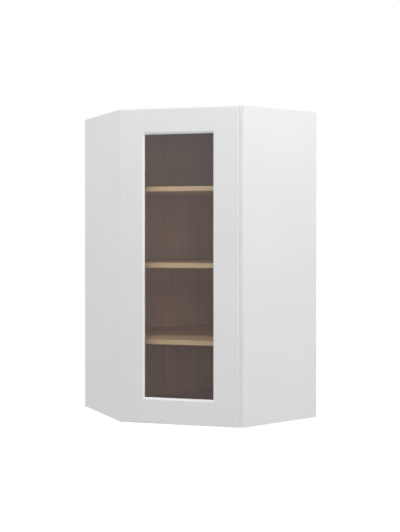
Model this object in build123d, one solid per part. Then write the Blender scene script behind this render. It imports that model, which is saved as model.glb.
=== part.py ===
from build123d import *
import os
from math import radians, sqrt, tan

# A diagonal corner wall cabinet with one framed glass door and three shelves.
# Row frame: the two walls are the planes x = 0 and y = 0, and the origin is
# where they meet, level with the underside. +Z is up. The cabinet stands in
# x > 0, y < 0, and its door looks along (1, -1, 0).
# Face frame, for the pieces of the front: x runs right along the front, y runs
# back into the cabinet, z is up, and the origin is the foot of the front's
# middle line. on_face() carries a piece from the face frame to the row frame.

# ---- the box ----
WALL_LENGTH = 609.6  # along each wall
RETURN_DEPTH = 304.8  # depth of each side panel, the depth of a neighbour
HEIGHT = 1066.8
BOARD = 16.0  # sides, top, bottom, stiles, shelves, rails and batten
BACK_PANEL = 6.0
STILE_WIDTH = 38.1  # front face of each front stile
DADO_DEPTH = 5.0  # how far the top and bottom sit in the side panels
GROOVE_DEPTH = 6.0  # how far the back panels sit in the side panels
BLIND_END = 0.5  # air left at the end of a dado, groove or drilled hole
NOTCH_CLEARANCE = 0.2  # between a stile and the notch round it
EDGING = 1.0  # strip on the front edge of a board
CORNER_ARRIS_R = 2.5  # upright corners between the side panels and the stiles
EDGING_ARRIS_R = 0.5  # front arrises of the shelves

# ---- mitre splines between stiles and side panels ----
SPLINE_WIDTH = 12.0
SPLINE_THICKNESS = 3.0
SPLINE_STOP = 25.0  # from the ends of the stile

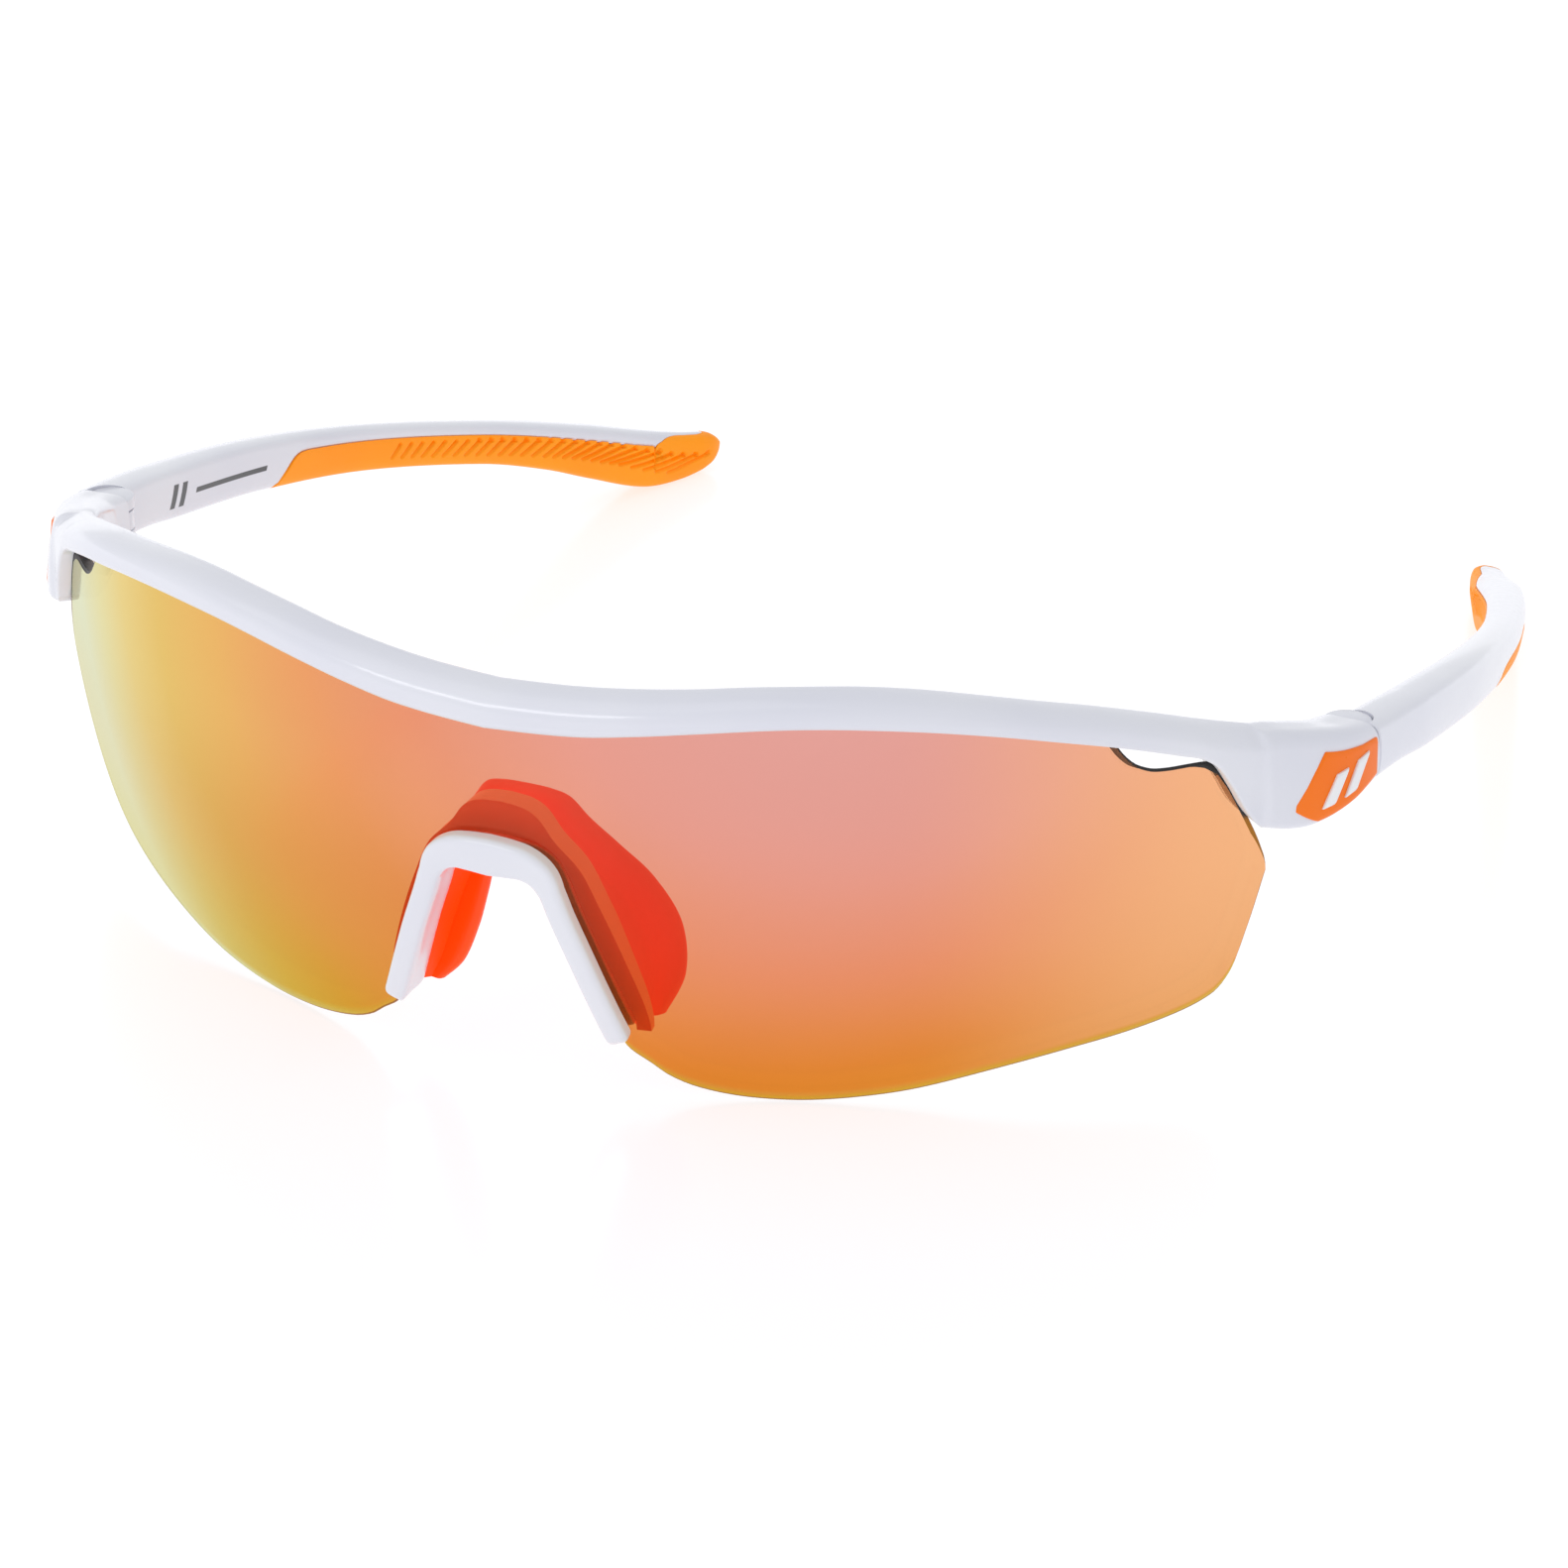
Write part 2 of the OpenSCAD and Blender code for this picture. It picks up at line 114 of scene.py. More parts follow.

Requirement
Exactly as they stand, set down the lines from the top of the data through the line with "# middle line.".

Output
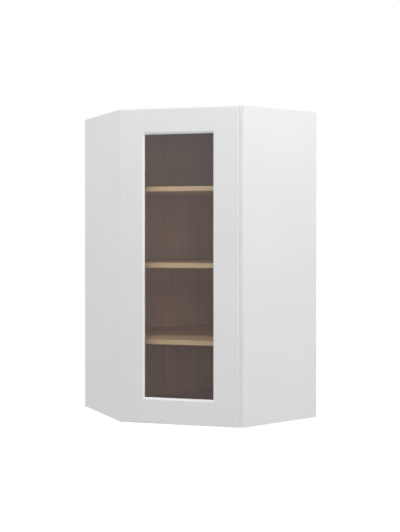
Model this object in build123d, one solid per part. Then write the Blender scene script behind this render. It imports that model, which is saved as model.glb.
=== part.py ===
from build123d import *
import os
from math import radians, sqrt, tan

# A diagonal corner wall cabinet with one framed glass door and three shelves.
# Row frame: the two walls are the planes x = 0 and y = 0, and the origin is
# where they meet, level with the underside. +Z is up. The cabinet stands in
# x > 0, y < 0, and its door looks along (1, -1, 0).
# Face frame, for the pieces of the front: x runs right along the front, y runs
# back into the cabinet, z is up, and the origin is the foot of the front's
# middle line. on_face() carries a piece from the face frame to the row frame.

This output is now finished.